Since the LLVM state is global, there should only be one LLVMTarget object live at any given time if it attempts to modify the state. There can be arbitrarily many of such objects live simultaneously as long as none of them modify the state.

Drawbacks

There is no way to effectively enforce the creation of LLVMScope or LLVMTarget objects before using LLVM inside TVM. At the same time adding these objects to common code (e.g. CodeGenLLVM) should prevent accidental misuse of LLVM.

Rationale and alternatives

Having LLVMScope as a prerequisite for using LLVM APIs was intended to allow its constructor/destructor serve as the “setup”/“cleanup” functions, similarly to Python‘s __enter__ and __exit__. Following Python’s with idiom was actually suggested by @tqchen on the discussion forum (thread linked above).

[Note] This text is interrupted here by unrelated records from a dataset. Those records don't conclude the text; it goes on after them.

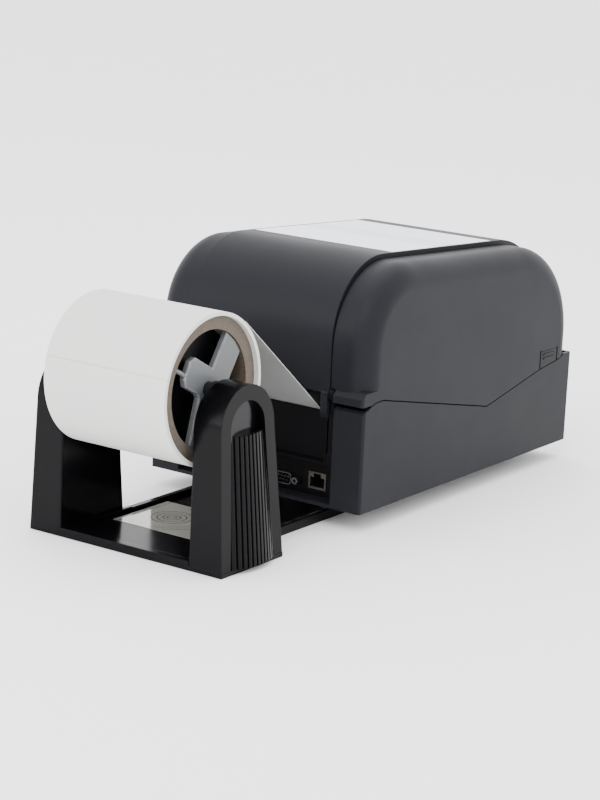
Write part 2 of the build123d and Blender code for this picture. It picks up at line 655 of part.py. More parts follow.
def side_cap(side):
    outer = across(cap_face(), CENTRE_HALF + GROOVE, HALF_WIDTH)
    rim = [e for e in outer.edges() if abs(e.center().X - HALF_WIDTH) < 0.01 and e.center().Z > 60]
    outer = fillet(rim, CAP_EDGE)
    hollow = across(cap_face(WALL), CENTRE_HALF - 1, HALF_WIDTH - WALL)
    rim = [e for e in hollow.edges() if abs(e.center().X - HALF_WIDTH + WALL) < 0.01 and e.center().Z > 60]
    hollow = fillet(rim, CAP_EDGE - WALL)
    cap = outer - hollow
    cap = cap & above_seam(CENTRE_HALF - 1, HALF_WIDTH + 1)
    cap -= block(CENTRE_HALF - 1, EAR_X1 + 0.5, -24, 4, 40, HINGE_Z + 1)
    cap -= round_hinge(CENTRE_HALF - 1, EAR_X1 + 0.5, EAR_R + 0.6)
    cap -= block(CENTRE_HALF - 1, HALF_WIDTH + 1, LEDGE_SLOT, 4, 60, LEDGE_LOW)
    cap += hinge_ledge()
    cap -= round_hinge(CENTRE_HALF, 85, HINGE_PIN_R + RUN)
    for y in TAB_Y:
        cap -= block(HALF_WIDTH - WALL - 1, HALF_WIDTH + 1, y - SLOT / 2, y + SLOT / 2, 60, TAB_TOP)
    cap -= tab_cut(-SLOT / 2)
    return mirrored(cap) if side < 0 else cap


def cover_tab(side):
    """Press tab let into the side cap, with two finger ridges and a catch that reaches below the seam."""
    y0, y1 = TAB_Y[0] + SLOT / 2 + 0.05, TAB_Y[1] - SLOT / 2 - 0.05
    tab = block(HALF_WIDTH - 2.3, HALF_WIDTH, y0, y1, 60, TAB_TOP - SLOT / 2 - 0.3)
    tab &= above_seam(80, HALF_WIDTH + 1)
    for z in (81.4, 84.4):
        tab += block(HALF_WIDTH - 1, HALF_WIDTH + 0.6, y0 + 4, y1 - 4, z, z + 1.1)
    tab += block(HALF_WIDTH - WALL - 2.2, HALF_WIDTH - WALL - 0.4, y0 + 6, y1 - 6, 66, 86)
    tab += block(HALF_WIDTH - WALL - 1, HALF_WIDTH - 2, y0 + 6, y1 - 6, 80.5, 86)
    return mirrored(tab) if side < 0 else tab


def head_frame():
    """Bracket under the lid that carries the print head's pivot and backs its springs."""
    outline = [(-205, 92), (-205, 150), (-222, 156), (-246, 150), (-262, 120), (-266, 100), (-244, 92)]
    frame = block(-57.5, 57.5, -258, -238, 103, 104.5)
    for side in (-1, 1):
        x0, x1 = ordered(side, 56, 57.5)
        plate = prism(outline, x0, x1)
        frame += plate - rod_x(*HEAD_PIVOT, 2 + RUN, x0 - 1, x1 + 1)
        x0, x1 = ordered(side, 46, 57.5)
        frame += block(x0, x1, -224, -212, 148.5, 150)
        frame += prism([(-222, 149), (-214, 149), (-214, 166.2), (-222, 164.2)], *ordered(side, 52, 56.5))
    return frame


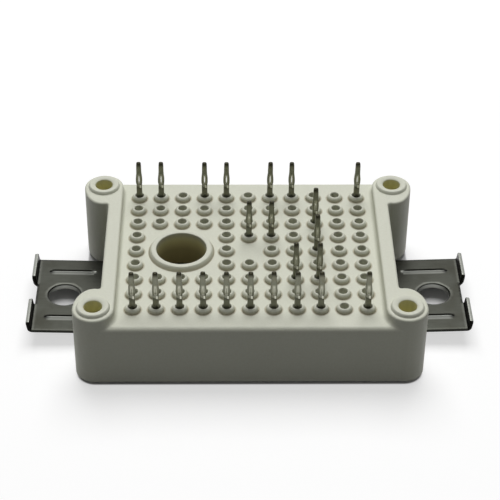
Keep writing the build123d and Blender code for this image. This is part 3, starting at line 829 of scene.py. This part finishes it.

An alternative way to ensure that LLVM is only used within a certain scope would be to implement a thin wrapper on top of LLVM, and make all of its APIs available as members of that wrapper. While adding all available functions from LLVM as members would be infasible, adding them on an as-needed basis could actually work. The main reason this approach was not taken is that one's experience with using LLVM in applications should be directly usable within TVM, without having to consider additional software layers.

Prior art

Unresolved questions

Future possibilities

With static linking, there is no way to fully save/restore LLVM's global state. While command line options are the most pressing issue, if there is a need for further isolation, dynamic loading can be considered. This could be either loading LLVM libraries built into a shared object, or making the LLVM as a TVM backend into a shared library.